Open Chrome DevTools and copy:

;(function () {
  let loop = () => setTimeout(() => {
    let list = [...document.querySelectorAll('a.startup-link')]
      .map(a => a.textContent)
      .filter(text => text !== '')
    // programmatically click the "more" button
    // to fetch more companies 
    document.querySelector('.more').click()
    console.log('length: ' + list.length) 
    // save results in local storage
    window.localStorage.setItem('__companies__', JSON.stringify(list))
    // run again in 0 - 3 seconds
    loop()
  }, 3000 * Math.random())
  loop()
})()

You can access the results with:

window.localStorage.getItem('__companies__')

Some Notes

Chrome natively supports ES6 so we can use things like the spread operator
- We spread [...document.querySelectorAll] because it returns a node list and we want a plain old array.
We wrap everything in a setTimeout loop so that we don't overwhelm Angel.co with requests
We save our results in localStorage with window.localStorage.setItem('__companies__', JSON.stringify(arr)) so that if we disconnect or the browser crashes, we can go back to Angel.co and our results will be saved.
We must serialize data before saving it to localStorage.

Scraping With Node

These examples are fun but what about scraping entire websites?

We can use node-fetch and JSDOM to do something similar.

const fetch = require('node-fetch')
const JSDOM = require('jsdom').JSDOM
let selector = 'ul > li > a'
let url = 'https://en.wikipedia.org/wiki/List_of_baked_goods'
fetch(url)
  .then(resp => resp.text())
  .then(text => {
    let dom = new JSDOM(text)
    let { document } = dom.window; 
    let list = [...document.querySelectorAll(selector)]
      .map(a => a.textContent)
    console.log(list)
   })

Just like before, we're not using any fancy scraping API, we're "just" using the DOM API. But since this is node we need JSDOM to emulate a browser.

Scraping With NightmareJs

Nightmare is a browser automation library that uses electron under the hood.
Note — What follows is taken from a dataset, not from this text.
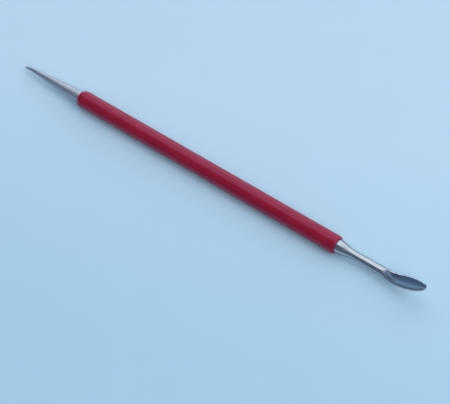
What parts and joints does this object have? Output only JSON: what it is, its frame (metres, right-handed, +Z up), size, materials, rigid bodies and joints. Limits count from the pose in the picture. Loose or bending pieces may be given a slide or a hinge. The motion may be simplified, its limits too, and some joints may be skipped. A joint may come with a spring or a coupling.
{
  "type": "double-ended stylus",
  "caption": "Slim double-ended craft stylus: round glossy handle with a tapered steel point at one end and a small steel scoop at the other.",
  "frame": {"origin": "under the middle of the tool's length, on the surface that the handle lies on", "axes": "+X along the tool towards the scoop, +Z up out of the hollow of the scoop"},
  "size_m": [0.1814, 0.0068, 0.0108],
  "materials": {
    "handle": "gloss",
    "steel_point": "satin",
    "steel_spoon": "polished"
  },
  "bodies": {
    "root": {"handle": "handle", "steel_point": "steel_point", "steel_spoon": "steel_spoon"}
  },
  "joints": []
}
The idea is that you can spin up an electron instance, go to a webpage and use nightmare methods like type and click to programmatically interact with the page.
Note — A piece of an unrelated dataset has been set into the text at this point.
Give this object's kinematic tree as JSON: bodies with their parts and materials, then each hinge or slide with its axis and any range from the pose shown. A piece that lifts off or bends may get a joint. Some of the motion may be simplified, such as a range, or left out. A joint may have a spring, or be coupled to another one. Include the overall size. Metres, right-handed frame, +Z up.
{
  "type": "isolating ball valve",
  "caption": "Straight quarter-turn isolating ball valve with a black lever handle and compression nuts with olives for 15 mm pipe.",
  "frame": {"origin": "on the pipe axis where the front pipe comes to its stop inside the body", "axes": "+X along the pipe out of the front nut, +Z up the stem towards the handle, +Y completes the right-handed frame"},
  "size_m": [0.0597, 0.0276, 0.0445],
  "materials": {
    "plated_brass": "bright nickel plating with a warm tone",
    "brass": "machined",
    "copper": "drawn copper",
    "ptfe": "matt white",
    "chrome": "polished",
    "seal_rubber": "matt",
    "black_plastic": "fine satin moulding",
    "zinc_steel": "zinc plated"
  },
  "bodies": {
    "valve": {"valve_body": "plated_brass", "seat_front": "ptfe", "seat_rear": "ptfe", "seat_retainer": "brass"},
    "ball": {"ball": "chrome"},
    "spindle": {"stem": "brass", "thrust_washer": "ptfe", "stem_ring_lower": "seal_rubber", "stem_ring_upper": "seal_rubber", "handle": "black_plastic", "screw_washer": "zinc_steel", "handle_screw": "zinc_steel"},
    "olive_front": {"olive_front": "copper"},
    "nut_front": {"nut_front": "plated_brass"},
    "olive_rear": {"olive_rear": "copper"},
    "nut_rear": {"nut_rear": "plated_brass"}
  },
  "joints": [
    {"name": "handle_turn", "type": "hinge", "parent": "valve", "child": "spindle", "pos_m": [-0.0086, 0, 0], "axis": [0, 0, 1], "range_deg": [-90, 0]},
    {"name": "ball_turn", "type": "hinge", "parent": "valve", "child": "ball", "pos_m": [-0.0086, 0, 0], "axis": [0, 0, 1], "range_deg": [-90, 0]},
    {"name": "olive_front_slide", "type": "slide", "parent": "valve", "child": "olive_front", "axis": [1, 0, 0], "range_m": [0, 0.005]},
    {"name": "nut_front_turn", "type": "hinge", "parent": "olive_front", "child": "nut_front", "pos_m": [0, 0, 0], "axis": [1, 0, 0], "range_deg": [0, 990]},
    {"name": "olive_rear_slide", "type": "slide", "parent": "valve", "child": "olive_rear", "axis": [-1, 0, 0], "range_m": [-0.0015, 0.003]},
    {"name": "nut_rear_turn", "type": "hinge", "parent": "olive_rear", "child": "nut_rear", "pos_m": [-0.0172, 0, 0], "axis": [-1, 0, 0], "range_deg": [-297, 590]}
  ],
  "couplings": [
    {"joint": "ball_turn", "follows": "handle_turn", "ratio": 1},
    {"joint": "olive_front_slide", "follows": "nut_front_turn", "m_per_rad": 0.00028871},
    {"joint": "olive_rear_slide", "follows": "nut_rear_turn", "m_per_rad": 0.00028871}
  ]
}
For example, you'd do something like the following to login to a Wordpress site programmatically with nightmare:

let BASE_URL = ''
let WP_USER = ''
let WP_PASSWORD = ''
function wpLogin() {
   nightmare.goto(`${process.env.BASE_URL}/wp-admin`)
    .wait(1000)
    .type("input#user_login", WP_USER)
    .type("input#user_pass", WP_PASSWORD)
    .click("p.submit input#wp-submit")
}

Nightmare is a fun library and might seem like "magic" at first.

But the NightmareJs methods like wait, type, click, are just syntactic sugar on DOM (or virtual DOM) manipulation.

For example, here's the source for the nightmare method refresh:

exports.refresh = function(done) {
  this.evaluate_now(function() {
    window.location.reload();
  }, done);
};

In other words, window.location.reload wrapped in their evaluate_now method. So with nightmare, we are spinning up an electron instance (a browser window), and then manipulating the DOM with client-side javascript. Everything is the same as before, except that nightmare exposes a clean and tidy API that we can work with.

Why Do We Need Electron?

Why is Nightmare built on electron? Why not just use Chrome?

This brings us to the interesting alternative to nightmare, Chromeless.

Chromeless attempts to duplicate Nightmare's simple browser automation API using Chrome Canary instead of Electron.

This has a few interesting benefits, the most important of which is that Chromeless can be run on AWS Lambda. It turns out that the precompiled electron binaries are just too large to work with Lambda.

Here's the same example we started with (scraping companies from Angel.co), using Chromeless:

const url = 'https://angel.co/companies'
const { Chromeless } = require('chromeless')
async function run() {
  const chromeless = new Chromeless()
  const value = await chromeless
    .goto(url)
    .evaluate(async () => {
      let data = await new Promise((resolve, reject) => {
        let cycles = 0
        let loop = () => setTimeout(() => {
          if (cycles > 10) {
            let list = [...document.querySelectorAll('a.startup-link')]
              .map(a => a.textContent)
              .filter(text => text !== '')
            resolve(JSON.stringify(list))
          }
          cycles += 1  
          document.querySelector('.more').click()
          loop()
        }, 3000 * Math.random())
      
        loop()
      })
      return data
    })
  await chromeless.end()
}
run().catch(console.error.bind(console))

To run the above example, you'll need to install Chrome Canary locally. Here's the download link.

alias canary="/Applications/Google\ Chrome\ Canary.app/Contents/MacOS/Google\ Chrome\ Canary"
canary --remote-debugging-port=9222

Next, run the above two commands to start Chrome canary headlessly.

Finally, install the npm package chromeless.

npm i chromeless